Mildred Sheldon, a Friend Remembered

About 20 years ago  I attended a women's retreat at the Episcopal Theological Seminary of the Southwest

We had just bought the land that would become Down Home Ranch.  I was understandably nervous about our impending move and all that implied–moving away from our daughters in Austin, selling our home, quitting our jobs, and setting out on an adventure that some gave a snowball's chance in hell of success.

I was not the only person in transition there.   Mildred Sheldon had recently moved from Copperas Cove to Rockdale with her husband the Rev. Joseph Sheldon, newly assigned Vicar of St. Thomas Episcopal Church there.

It's no exaggeration to say that Mildred was in a grieving stage.  She and Joe were a team, and they loved building a congregation from among the young, working-class military families in Copperas Cove that were their parishioners during Operation Desert Storm.  They felt desperately needed as their families confronted separation, danger, lonliness, and financial insecurity. 

Mildred had been in Rockdale for about a month, and anger was giving way–on some days anyway–to acceptance.  During a sharing meeting she told how she had been standing at the ironing board one day scorching not only the clothes but God's ears as she railed against their new assignment. 

“Then God broke through to me,” she said with a wry smile.  “He said, ‘Mildred! You left Copperas Cove.  I didn't!”

A few months later Jerry, Kelly and I moved out onto the Ranch, moving into a tiny mobile home and sharing our yard with about 30 cows finishing off the last of their owners' grazing lease for 1991.  It was one of the rainiest years on record, and after Jerry left for work in Austin and I took Kelly to school each day I returned to the trailer to sit at our little Apple Mac and ponder our circumstances, while it poured rain outside hour, after hour, after hour.

One day I dropped Kelly off in Thrall and thought, I cannot go back to the land!  I just can't!

I recalled the priest's wife from the conference and decided to keep on heading east on Hwy 79 to Rockdale to see if I could find her. 

Finding the church was no problem, but nobody was there.  I asked around and was sent to the vicarage, but nobody was home.  I returned sadly home through the driving rain and called the Diocese offices in Houston.  They gave me Joe and Mildred's number.  She answered, remembered me well, and invited us over the next evening for dessert and coffee.

Thus was born a relationship that ended only with Joe's death several years ago and with Mildred's a few weeks ago.

Mildred and Joe became members of our fledgling board, and brought two lifetimes of wisdom to the job.  In early '95 during a board meeting Joe declared, “We've got to get some programs going on out here!”  So then and there we resolved to start Ranch Camp, which blossomed from a few dozen folks in tents to a full-fledged camping program attended by hundreds each summer.

St.
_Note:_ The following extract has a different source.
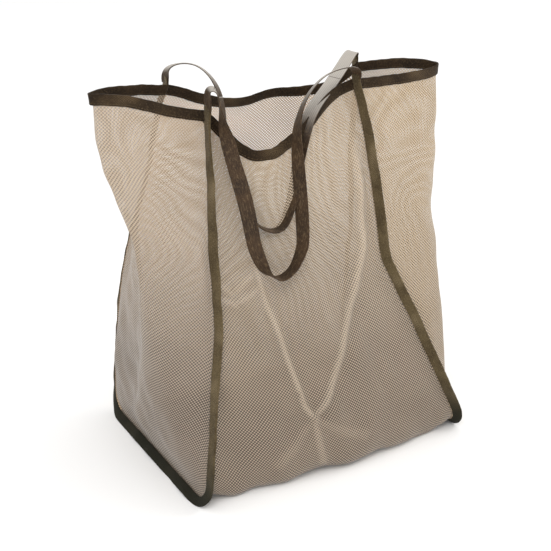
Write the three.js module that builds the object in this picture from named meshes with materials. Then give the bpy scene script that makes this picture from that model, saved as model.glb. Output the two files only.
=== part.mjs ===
// Mesh laundry bag: an open-topped soft bag of see-through mesh, bound in folded tape,
// with two webbing handles. One mesh sheet makes the front, bottom and back; two gussets
// make the sides and fold outward to an ear at the mouth.
// Millimetres, +Z up. +X is the bag's right, -Y its front.
// Origin: centre of the underside, on the floor.
import * as THREE from 'three';

const { lerp, clamp, smoothstep, degToRad } = THREE.MathUtils;
const LEFT = -1;
const RIGHT = 1;

// ---- driving dimensions ----
const MESH_T = 0.8; // mesh fabric thickness
const TAPE_T = 0.8; // binding tape thickness

const SEAM_LAYER = 0.6; // each mesh layer's offset from the seam's centre
const SEAM_FLANGE = 10; // seam allowance of the mesh inside the binding
const SEAM_IN = 1.5; // inner edge of the seam binding, out from the seam line
const SEAM_OUT = 14; // outer edge of the seam binding
const SEAM_FOLD = 1.2; // tape depth at the fold along that outer edge
const SEAM_SLOT = 1.4; // half gap inside the seam binding

const RIM_DEPTH = 12; // depth of the rim binding below the mesh edge
const RIM_SLOT = 0.75; // half gap inside the rim binding
const RIM_GAP = 0.4; // space between the mesh edge and the fold above it

const STRAP_W = 18; // handle webbing width
const STRAP_T = 1.6; // handle webbing thickness

const FLOOR_Z = MESH_T / 2; // mid plane of the bottom
const FLOOR_END_RISE = 3.4; // rise of the bottom at its front and back ends
const BOTTOM_FRONT_Y = -126;
const BOTTOM_BACK_Y = 124;
const BOTTOM_SEAM_Z = 8; // height of the bottom side seams
const BOTTOM_SEAM_RISE = 2.5; // extra height of those seams at the corners
const CORNER_V = 0.02; // height share at which the bottom takes its corner x
const WALL_SEAM_MIN_Z = 17; // lowest seam point on the front and back
const WALL_FOOT_Z = 9; // height of the lowest wall row away from the seams

// ---- curves ----
// Monotone cubic interpolation through a table, held constant beyond its ends.
function curve(xs, ys) {
  const count = xs.length;
  const steps = [];
  const rises = [];
  for (let i = 0; i < count - 1; i++) {
    steps.push(xs[i + 1] - xs[i]);
    rises.push((ys[i + 1] - ys[i]) / steps[i]);
  }
  const slopes = new Array(count).fill(0);
  slopes[0] = rises[0];
  slopes[count - 1] = rises[count - 2];
  for (let i = 1; i < count - 1; i++) {
    if (rises[i - 1] * rises[i] <= 0) continue;
    const before = 2 * steps[i] + steps[i - 1];
    const after = steps[i] + 2 * steps[i - 1];
    slopes[i] = (before + after) / (before / rises[i - 1] + after / rises[i]);
  }
  return (x) => {
    if (x <= xs[0]) return ys[0];
    if (x >= xs[count - 1]) return ys[count - 1];
    let i = 0;
    while (x > xs[i + 1]) i++;
    const t = (x - xs[i]) / steps[i];
    const t2 = t * t;
    const t3 = t2 * t;
    return (2 * t3 - 3 * t2 + 1) * ys[i] + (t3 - 2 * t2 + t) * steps[i] * slopes[i]
      + (3 * t2 - 2 * t3) * ys[i + 1] + (t3 - t2) * steps[i] * slopes[i + 1];
  };
}
const vec = (x, y, z) => new THREE.Vector3(x, y, z);
const edgeDistance = (u) => Math.min(u, 1 - u);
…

Thomas parishioners became involved, too, helping out with camp and special events, serving on the board, guiding us along the way.

But however important Mildred was to the Ranch, it was her ministry to me in those early days that are the enduring legacy as far as I'm concerned.  I don't know if I would have made it if not for her friendship.  

She and Joe joined us for Thanksgiving and Christmas gatherings with our family.  We laughed at our spiritual foibles and shared our struggles as women who had come of age in a challenging time, when roles were changing and one's duty nearest to hand was not so clear as it once had been.  Mildred had an early, failed marriage with children, as did I.  We both married exceptional men who accepted our children as their own.  We shared so much and so delighted in one another's company.

After Mildred and Joe retired, eventually moving to San Angelo, we seldom saw each other, but she and I talked frequently on the phone.  In one of our last conversations before Joe died, she said, “Judy, this is truly the happiest time of my life.  Joe and I have so much fun.  I think people walking by us must think we're lunatics.”

And that's how I remember of Mildred, and her Joe, now joined with all the company of heaven.